- DIRECTION -
Locate every line in the material below that has the word "joints". Copy each of those lines.

- DATA -
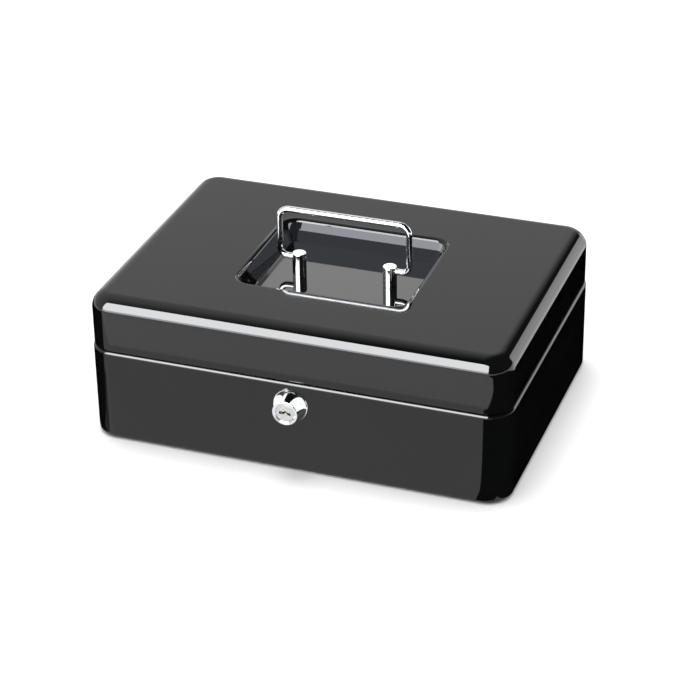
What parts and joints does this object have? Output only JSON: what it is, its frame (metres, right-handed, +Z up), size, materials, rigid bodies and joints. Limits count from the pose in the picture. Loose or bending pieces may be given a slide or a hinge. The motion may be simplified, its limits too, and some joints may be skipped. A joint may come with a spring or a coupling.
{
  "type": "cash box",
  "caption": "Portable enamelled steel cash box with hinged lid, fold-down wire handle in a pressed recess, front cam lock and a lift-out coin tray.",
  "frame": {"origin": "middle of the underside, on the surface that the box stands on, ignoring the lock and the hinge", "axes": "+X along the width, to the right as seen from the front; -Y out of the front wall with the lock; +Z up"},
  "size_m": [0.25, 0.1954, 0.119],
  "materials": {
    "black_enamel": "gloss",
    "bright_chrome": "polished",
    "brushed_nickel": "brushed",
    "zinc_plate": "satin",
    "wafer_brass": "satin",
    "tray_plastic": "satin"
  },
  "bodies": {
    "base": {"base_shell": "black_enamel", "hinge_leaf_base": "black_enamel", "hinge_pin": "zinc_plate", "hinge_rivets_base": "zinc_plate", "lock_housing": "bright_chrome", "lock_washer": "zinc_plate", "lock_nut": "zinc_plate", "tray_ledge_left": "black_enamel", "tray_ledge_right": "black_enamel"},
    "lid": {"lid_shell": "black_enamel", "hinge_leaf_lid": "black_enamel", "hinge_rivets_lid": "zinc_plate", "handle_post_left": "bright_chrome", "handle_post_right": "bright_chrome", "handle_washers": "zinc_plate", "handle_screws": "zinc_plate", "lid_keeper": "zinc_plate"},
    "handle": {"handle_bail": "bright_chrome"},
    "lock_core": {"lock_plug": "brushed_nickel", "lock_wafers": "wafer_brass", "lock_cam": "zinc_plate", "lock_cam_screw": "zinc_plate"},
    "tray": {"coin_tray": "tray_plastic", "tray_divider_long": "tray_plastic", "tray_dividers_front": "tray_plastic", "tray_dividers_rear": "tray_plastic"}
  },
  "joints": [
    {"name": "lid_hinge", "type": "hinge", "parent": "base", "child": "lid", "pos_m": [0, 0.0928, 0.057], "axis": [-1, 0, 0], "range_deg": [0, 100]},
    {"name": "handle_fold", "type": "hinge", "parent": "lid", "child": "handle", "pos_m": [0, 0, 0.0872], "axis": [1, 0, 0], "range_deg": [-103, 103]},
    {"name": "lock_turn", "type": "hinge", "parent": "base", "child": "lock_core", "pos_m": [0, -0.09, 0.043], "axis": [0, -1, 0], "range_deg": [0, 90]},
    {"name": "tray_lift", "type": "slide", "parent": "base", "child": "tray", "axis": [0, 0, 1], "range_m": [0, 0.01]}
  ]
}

- RESULT -
What parts and joints does this object have? Output only JSON: what it is, its frame (metres, right-handed, +Z up), size, materials, rigid bodies and joints. Limits count from the pose in the picture. Loose or bending pieces may be given a slide or a hinge. The motion may be simplified, its limits too, and some joints may be skipped. A joint may come with a spring or a coupling.
  "joints": [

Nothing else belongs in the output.